Geography is the bedrock of human society but it doesn’t get much attention when we think about the world.
At some point the Harvard University even dropped the geography department altogether. And these are the same guys who recently lost a cool billion from their pension fund, because their investment strategy was kind of, you know, off.
There is more to geography than meets the eye and it is crucial to the fate of nations. For instance, countries in tempered climate do better than the ones in the tropics.
Just look at Africa, where the top layer and the bottom layer of the continent are richer than the middle. Economically it is shaped like a McDonald sandwich.
South America works the same way. In terms of GDP per capita it is led by Argentina, Chile and Uruguay, all tempered weather places.
In tropics, the agriculture is less efficient; some say you get half the output for your efforts. There is no winter insect kill, diseases are easier to catch witch shortens the lifespan, so if you’re a trained engineer or a doctor there, you will not contribute to society as long as, say, in Europe.
To be fair, some tropical countries played it right – just look at Thailand or Singapore. They developed their strengths in tech and finance.
Singapore is going to benefit big time from Hong-Kong’s fall, which will be messy and long, and the capital is leaving already from there – if you’re a financial institution and have a trillion dollars to park, would Hong-Kong be your choice anymore?
In Europe the diversity always helped with progress, and the continent is really a peninsula with smaller peninsulas separated by everything geographical you can think of.
All the main rivers start from the Alps and spread like a car wheel design. Moving goods on water is about one-tenth of the cost of moving them on a highway. For an economy to be competitive this is a do-or-die factor. Problem is their rivers don’t interconnect.
Still, the diversity is Europe’s strength as people learn from each other, good and bad.
The concept of the EU, while looking great on paper, gets in the way of that, which is why I’m not a fan.

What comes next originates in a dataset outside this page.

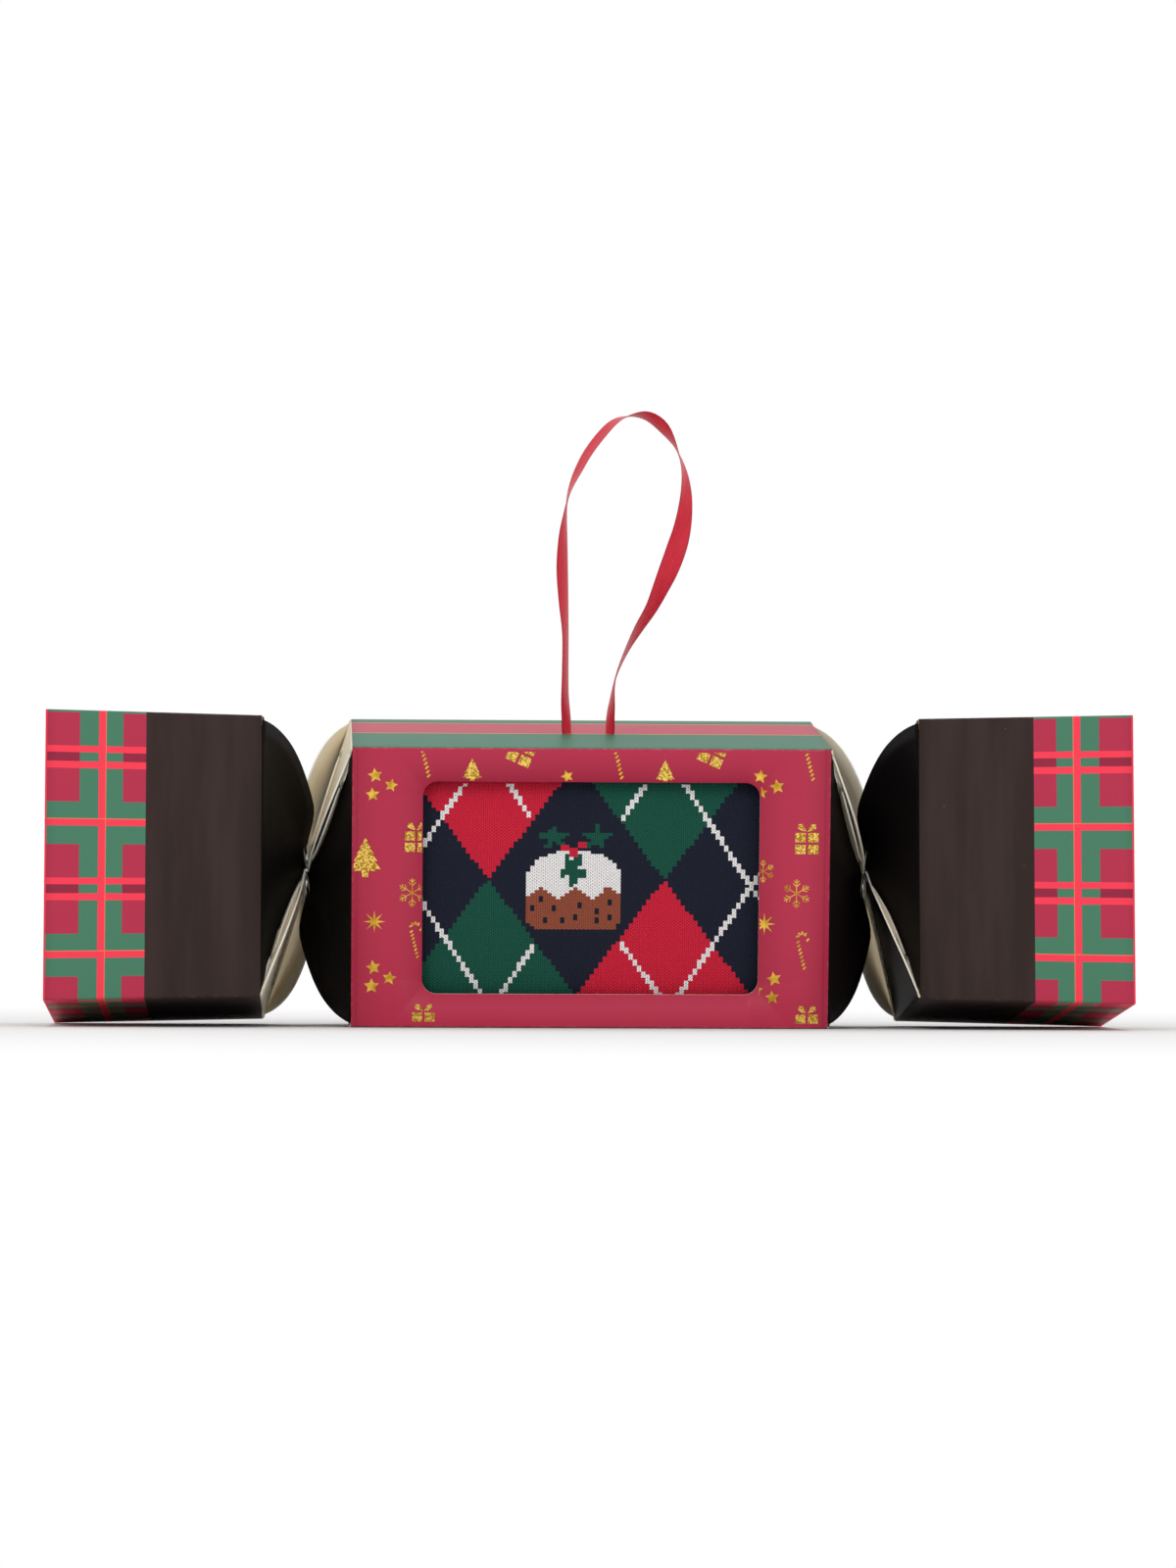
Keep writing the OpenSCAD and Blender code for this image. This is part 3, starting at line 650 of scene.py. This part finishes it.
for side, quarter in (("front", 1), ("back", 3)):
    mesh = bmesh.new()
    for x, up, size in BURSTS:
        star(mesh, x, up, size, 0, BURST_POINTS, BURST_WAIST)
    for draw, x, up, size, turn in smooth:
        draw(mesh, x, up, size, turn)
    smooth_leaf = len(mesh.faces)
    for draw, x, up, size, turn in glittered:
        draw(mesh, x, up, size, turn)
    for face in list(mesh.faces)[smooth_leaf:]:
        face.material_index = 1
    if side == "back":
        bmesh.ops.rotate(mesh, cent=(0, 0, 0), matrix=Matrix.Rotation(pi, 3, "Z"), verts=mesh.verts)
    cut_round(mesh, FOIL_HALF_L, FOIL_LOW, FOIL_HIGH, True)
    if side == "front":
        bare_x, bare_z = WINDOW_X + WINDOW_MARGIN, WINDOW_Z + WINDOW_MARGIN
        cut_round(mesh, bare_x, bare_z, bare_z, False)
        in_window = [face for face in mesh.faces
                     if abs(face.calc_center_median().x) < bare_x
                     and abs(face.calc_center_median().y) < bare_z]
        bmesh.ops.delete(mesh, geom=in_window, context="FACES")
    bmesh.ops.translate(mesh, vec=(0, 0, HALF + FOIL_LIFT), verts=mesh.verts)
    bmesh.ops.recalc_face_normals(mesh, faces=mesh.faces)
    down = [face for face in mesh.faces if face.normal.z < 0]
    bmesh.ops.reverse_faces(mesh, faces=down)
    bmesh.ops.transform(mesh, verts=mesh.verts,
                        matrix=body_place @ Matrix.Rotation(quarter * pi / 2, 4, "X"))
    name = f"{side}_foil_pictures"
    foil = bpy.data.objects.new(name, bpy.data.meshes.new(name))
    mesh.to_mesh(foil.data)
    mesh.free()
    studio.collection.objects.link(foil)
    foil.data.materials.append(gold_leaf)
    foil.data.materials.append(glitter_leaf)
    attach(foil, "carton_body")

# The necks: each side of the body goes on as a strap with two round cut-outs, which
# turns in at the fold and doubles over a diagonal crease on its way to the end tube.
NECK_GAP = 0.025
TWIST = radians(77.2)
STRAP_L = sqrt(NECK_GAP ** 2 + (2 * HALF) ** 2 * sin(TWIST))
WAIST_W = 0.0125
WAIST_H = STRAP_L / 2 - 0.0003
# The shares of a petal's rays that end on the waist, on its main side and on its fin, and
# the share of the strap's length over which the waist draws it in to the axis.
WAIST_SHARE, FIN_WAIST_SHARE = 0.08, 0.16
PINCH_SHARE = 0.28
RIM_R = 0.050
CREASE = atan2(STRAP_L, 2 * HALF)
CORNER_R = 0.0006
FOLD_CLEARANCE = 0.0003
CORNER_INSET = 0.0014
BULGE = {"front": 0.0045, "back": 0.0045, "top": 0.0008, "bottom": 0.0008}
FIN_BULGE = 0.0008
BOW = 0.0008
FIN_RIM_SHARE = 0.92
# The share of its full width that each fin keeps from FIN_OPENS_AT on.
FIN_SHARE = {
    ("left", "body"): 0.8, ("left", "end"): 0.5,
    ("right", "body"): 0.75, ("right", "end"): 0.2,
}
HIDDEN_FIN_SHARE = 0.2
FIN_OPENS_AT = 0.012
# The round rim runs from near the fold's corner to the waist's corner.
rim_start = Vector((2 * HALF - CORNER_INSET, FOLD_CLEARANCE))
rim_end = Vector((HALF + WAIST_W / 2, WAIST_H))
chord = rim_end - rim_start
rim_centre = (rim_start + rim_end) / 2 + Vector((-chord.y, chord.x)).normalized() * sqrt(
    RIM_R ** 2 - chord.length_squared / 4)
rim_from = atan2(rim_start.y - rim_centre.y, rim_start.x - rim_centre.x)
rim_to = atan2(rim_end.y - rim_centre.y, rim_end.x - rim_centre.x)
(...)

To be clear – EU is in the process of disintegrating and I see the covid scare as a desperate attempt to regain control. Switching people’s attention from politics to health.
The geography of Europe is in a stark contrast to China, where the main two rivers are parallel, the coast is round and there is a chain of islands out the coast that can be easily blocked for trade and military traffic by a powerful enemy.
I can name two easily– US and Japan. They both beat China in naval power big time.
This is the reason, not even looking at economical factors (and there are many going against them), why China will never become a global power, as it never did in history.
By now they have peaked in everything except for military build-up, but the thing about the army is not the hardware – it’s the experience of the people who run it, and that takes decades to earn, like a couple of World Wars.
Meaning – winning them.
So, no – China will not do anything of importance anytime soon.
They do silly things - their response to viruses being transmitted from animals is nothing short of criminal: wouldn’t you close all those live animals markets to prevent the next wave?
Let’s keep it light at the end, as I always do.
Lightness keeps me in shape – it’s that and the V-max when I’m moving high speed down the highway (the number of it is 404, the fastest one).
Now, imagine a good guitar, harmonica and low voice playing this:
“My baby did a low down dirty thing,
My baby, she turned my mind to mush.
She had the gangster lean lookin' a little flushed
She took my liquor and left me the can to crush”.
And that’s Billy Gibbons, thank you for these lines man.
Bitch took my liquor and left me the can to crush.